Down-to-earth predictions show that solar will provide only marginal help in getting Arizona through the next two or three decades. Coal, natural gas plants, and the Palo Verde Nuclear Generating Station will continue to provide the overwhelming majority of the state's electricity.
The limping economy means that a big, new power plant isn't needed for a while, because demand for power isn't growing. Arizona now generates about 25 percent more power than it needs, selling the excess to California and other states. Yet APS predicts that electricity consumption will double in Arizona by 2025, with an increase of about 50 percent in new customers.
When a major new source of power is needed, something experts predict will happen by 2037, it probably will be nuclear, says Corporation Commission chairman Pierce.

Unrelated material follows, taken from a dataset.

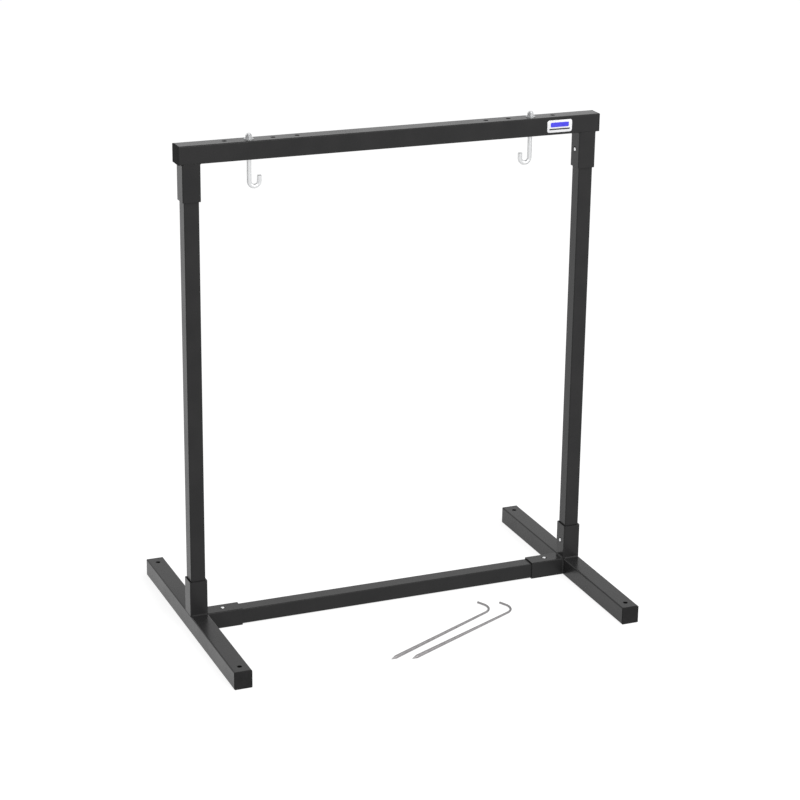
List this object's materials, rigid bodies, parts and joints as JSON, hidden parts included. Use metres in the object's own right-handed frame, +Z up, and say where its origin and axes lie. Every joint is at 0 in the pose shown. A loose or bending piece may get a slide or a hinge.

That makes sense, and not just because nuclear power's output can dwarf that of solar's. The conservative leadership in Arizona tends to be less enthusiastic about renewable-energy sources. Busching's "Solar Team," for example, pushed an expansion of the 15 percent mandate on renewables by 2025 — but that seems less likely to happen now, with an all-Republican corporation commission.
What the world needs is a new technology that generates plenty of power 24/7, at a low cost and without much or any pollution.
With no great alternatives on the horizon, the latest prediction by the U.S. Energy Information Administration is that renewable energy sources will grow from providing about 13 percent of the country's overall electricity needs to 16 percent by 2040. The EIA analysis shows that solar power will grow, but it will provide only about 1.8 percent of America's needs.
Naturally, Solar City's CEO, Lyndon Rive, is more optimistic. Extrapolating from the current rate of solar installations, he predicts that in 20 years, 20 percent of Phoenix-area homes and about 8 percent to 10 percent of the state will be largely solar-powered.
Which means nuclear and fossil-fuels will still rule.
Even in sunny Phoenix, solar power won't be anywhere near meeting most of the Valley's energy demands.